Fortunately, Jack's remorse only lasted for a few days, probably due to the fact that buying his quick-lube franchise was the result of exhaustive searching and analysis. Jack explains, "I signed the deal anyway. I knew buyer's remorse was a natural, common human reaction. I've felt it before- I bought a car, a house and when I changed jobs. In the end, everything has always worked out OK, or I found a way to make it work out OK. So ultimately, I had to believe in myself and my careful planning and research. I knew I had done a thorough job; now I had to just trust myself and move ahead- the decision, and go for it. If it was the wrong decision, I guess I'll find out soon enough."

Jack's prior research is what saved him at this crucial point. He could have just as easily cut his losses and walked away from the $20,000 franchise fee deposit he had given to his franchisor. If he had made the decision to be a franchisee on the spur of the moment or out of desperation, the feeling would probably have lingered. The best way to cope with buyer's remorse and minimize its destructiveness is to make sure you are as informed as possible.
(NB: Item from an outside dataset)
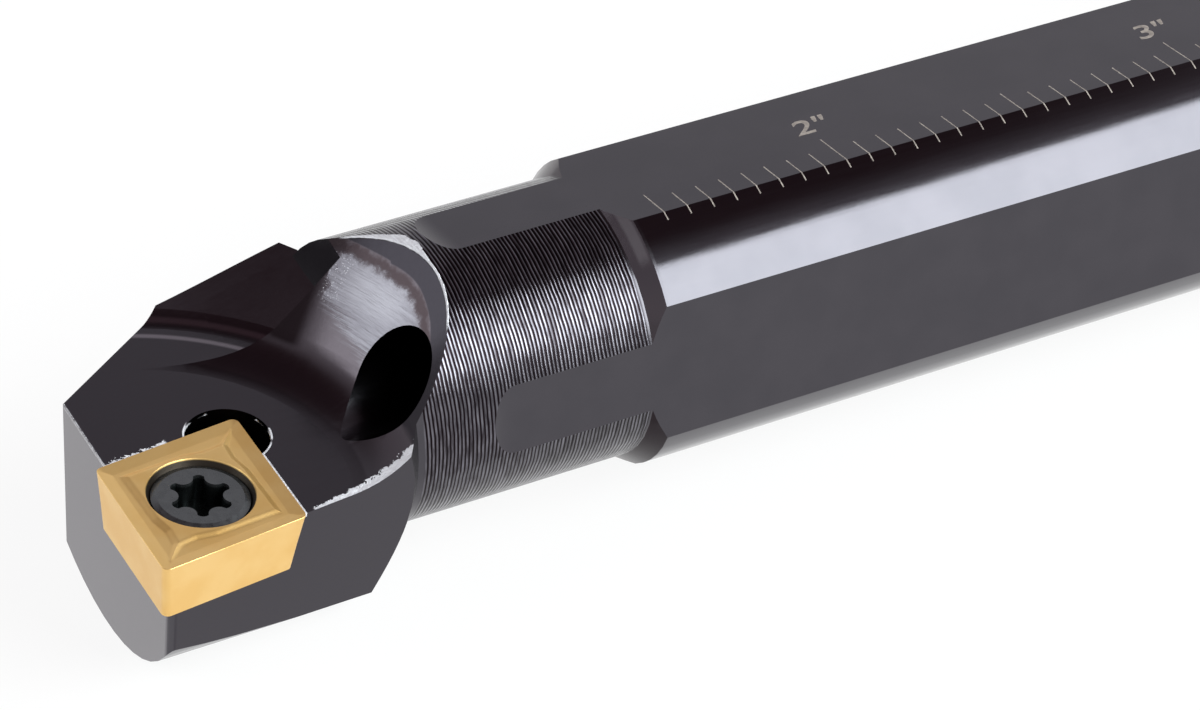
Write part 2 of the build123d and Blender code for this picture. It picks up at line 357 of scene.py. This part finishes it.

I spoke with Jack after this brief bout with doubt, and he is now focusing on the day when he begins to serve his customers. Jack dreams of standing in his store, helping people and watching them drive away as newfound friends. This image carries him while his wallet is being depleted.

Soon, Jack and Diane will face new issues-and write more checks. And even though Jack has survived his first round of buyer's remorse, he knows he's not free and clear. "I fully expect to feel this remorse again at least two more times: when I quit my job and when we're ready to open the doors on our new venture. Recognizing what it is, knowing you've survived it before, and believing in yourself are the keys to working through it and pressing on."

  • The franchisees' names have been changed.